Now, let's look at test2.d:

module test2;
import ldc.attributes : weak;

extern(C) __gshared @weak bool test = false;
pragma(msg, __traits(getAttributes, test)); // this triggers the error

Here, we import the weak attribute from ldc.attributes. Crucially, we define the same global variable test but with the @weak attribute and initialize it to false. The line pragma(msg, __traits(getAttributes, test)); is the trigger. When LDC compiles test2.d and encounters this pragma, it attempts to inspect the attributes of the test variable. This is where the breakdown occurs.

The `uda.cpp` Conundrum

LDC's internal compiler logic, specifically in gen/uda.cpp, is responsible for scanning symbols and identifying their associated attributes (UDAs). The standard approach involves checking if an expression is a StructLiteralExp. However, the problem arises because, by the time uda.cpp checks these attributes, the expressionSemantic phase might have already run. This phase transforms the attribute expression from its literal form (like a struct literal) into a VarExp (a reference to a variable).

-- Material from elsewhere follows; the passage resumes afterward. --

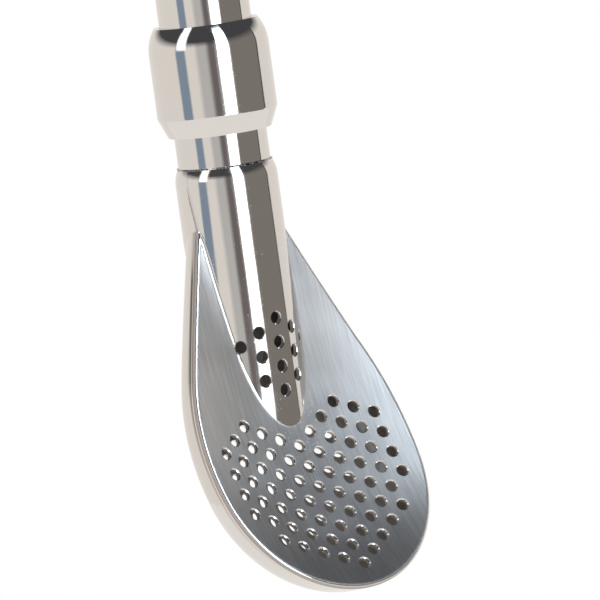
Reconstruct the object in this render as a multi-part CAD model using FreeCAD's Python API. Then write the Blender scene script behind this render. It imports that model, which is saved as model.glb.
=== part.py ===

When uda.cpp encounters a VarExp instead of the expected StructLiteralExp, it fails to recognize the UDA. This leads to the attribute not being correctly associated with the symbol. Consequently, when LDC attempts to link test1.o and test2.o using the command ldc2 -c test2.d && ldc2 test1.d test2.o, the linker detects that the symbol test has been defined twice: once in test1.o (typically in the .data section) and again in test2.o (often in the .bss section due to __gshared). Since the UDA (@weak) was not properly processed, the linker doesn't have the necessary information to resolve this conflict, resulting in the error:

AliasSeq!(_weak())
/usr/bin/ld: test2.o:(.bss.test+0x0): multiple definition of `test'; test1.o:(.data.test+0x0): first defined here
collect2: error: ld returned 1 exit status

The AliasSeq!(_weak()) part is a clue from the compiler's internal representation, showing that it saw something related to _weak but didn't fully resolve or apply it as an attribute.

Why `immutable` Matters

The observation points to a specific LDC internal structure: UDAs are often defined using immutable within ldc.attributes.d. For instance:

immutable weak = _weak();
private struct _weak {}

This pattern involves an immutable variable weak holding an instance of a private struct _weak. The immutable keyword plays a role in how these attributes are represented and processed during compilation. Changing immutable to enum can fix the issue, suggesting that the exact type and mutability of the attribute definition might affect the expressionSemantic phase and subsequent UDA recognition.

However, there's likely a good reason why immutable was initially chosen for these internal LDC attributes. It might relate to performance, compile-time evaluation guarantees, or consistency with other internal compiler mechanisms. Simply changing it without understanding the implications could introduce new, perhaps more subtle, problems.

Reproducing the Error: A Step-by-Step Guide

To solidify your understanding, let's walk through reproducing this error. You'll need the LDC compiler installed.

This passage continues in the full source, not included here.